Я ответил, что знаю, что это Н., хреновый, в общем-то, поэтишко, ну и… алкаш, естественно.
— Самого главного не знаешь.
Толя поманил пьянчужку пальцем, и тот, как-то весь извиваясь и едва не плача от усердия, расшаркался, не решаясь присесть к нашему столу.
— Садись давай, — подбадривал его Анатолий. — Рвани рюмаху. Чего уж там обижаться. Все мы люди, все мы человеки.
Н. примостился на краешек стула, порывисто «рванул» и, как мне показалось, совершенно протрезвел. Подпер голову рукой и стал пристально смотреть на Анатолия, однако не в глаза, а так, куда-то пониже, скорей всего на Толину, еще довольно-таки отчетливую, без седых размывов, бородку.
— Ну, теперь ступай… иди. Раз не о чем говорить.
— Пр-рас-сти! — нутряно, будто не сдерживая себя, не сказал, а рыгнул, чревом провещал Н.
— Бог простит, — усмехнулся Анатолий, наливая Н. в порожнюю рюмку новую порцию.
С жадностью опрокинув в себя спиртное, Н. заторопился уходить, смотрел он теперь строго в пол, как бы боясь наступить на что-нибудь скользкое.
— И что же в нем «самое главное»? — поинтересовался я по исчезновении Н.
— Из-за него меня посадили в свое время. Именно этому созданию обязан я Колымой. Я и еще восемь писателей… обязаны. Настучал.
— Почему же ты его… поил?! Привечал? — вспыхнул во мне «праведный гнев».
— Потому что я его простил. Давно уже, — улыбнулся Клещенко, просияв, словно удачно зарифмовал ускользающую строчку.
— Простил? Неужто?
— Понимаешь, Глеба… Однажды я попытался… как бы войти в его шкуру. И мне стало куда страшней, чем было там, в «зоне».

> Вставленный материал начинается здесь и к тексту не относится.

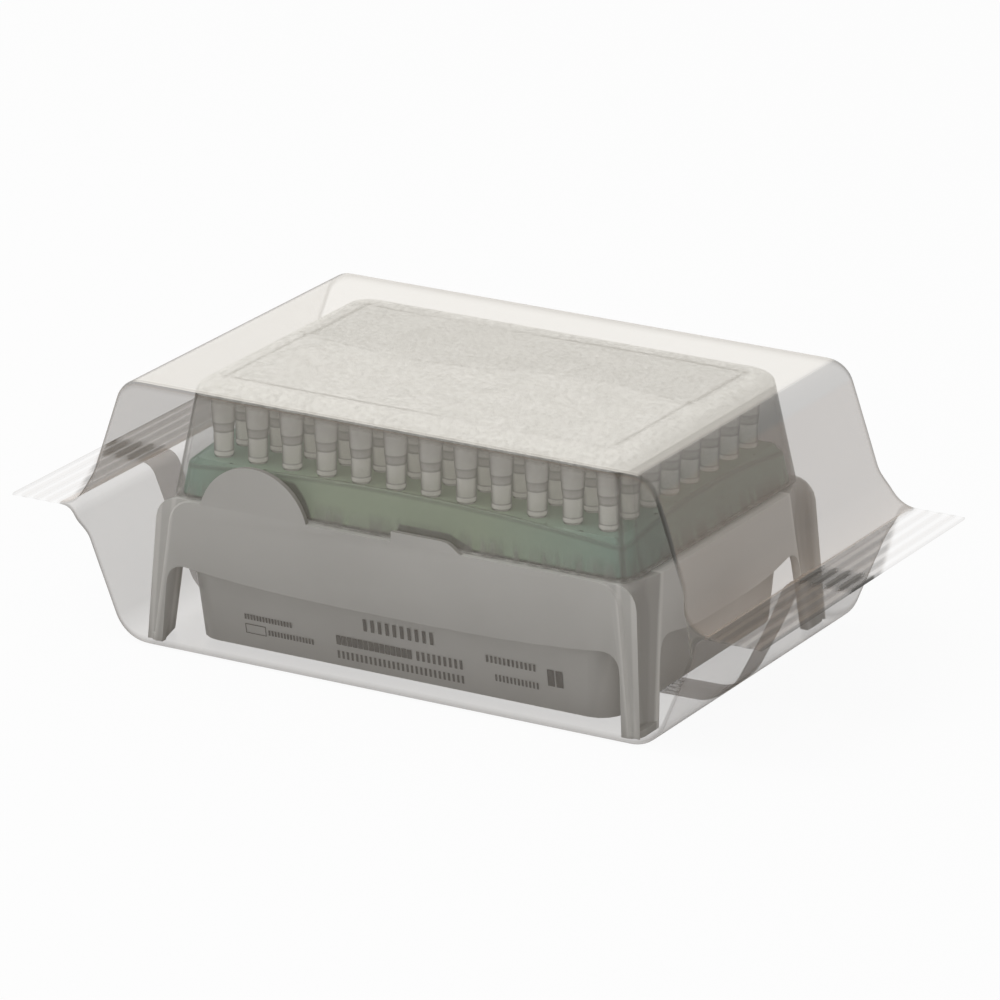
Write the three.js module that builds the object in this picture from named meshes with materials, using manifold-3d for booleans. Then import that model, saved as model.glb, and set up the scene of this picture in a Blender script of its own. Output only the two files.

Толя умер на Камчатке. Там он работал охотоведом. Ему очень хотелось убить настоящего медведя. И медведя он убил. О чем говорится в его рабочем дневнике. Мужественное начало в его щуплом теле и мускулистом характере взяло верх. Получило удовлетворение. В зарослях камчатской тайги жил он последние свои дни вместе с неким напарником. Ютились на заимке, в избушке-землянке. Гоняясь за очередным медведем, Толя простыл. Началось воспаление легких. Вовремя вывезти его в Петропавловск не успели. Пуржило. По рации — «непрохождение». Напарник ушел, оставив Толю умирать наедине с природой. Я читал записи из дневника Анатолия Клещенко, которые он вел вплоть до развязки. «Завтра умру…» — нацарапано несомневающейся, еще послушной рукой. Так он написал, ибо знал о себе больше, чем другие. В одиночестве, особенно предсмертном, происходит будто бы кристаллизация наших знаний о самих себе. Назавтра он действительно умер. Выхаркал кровью легкие из груди.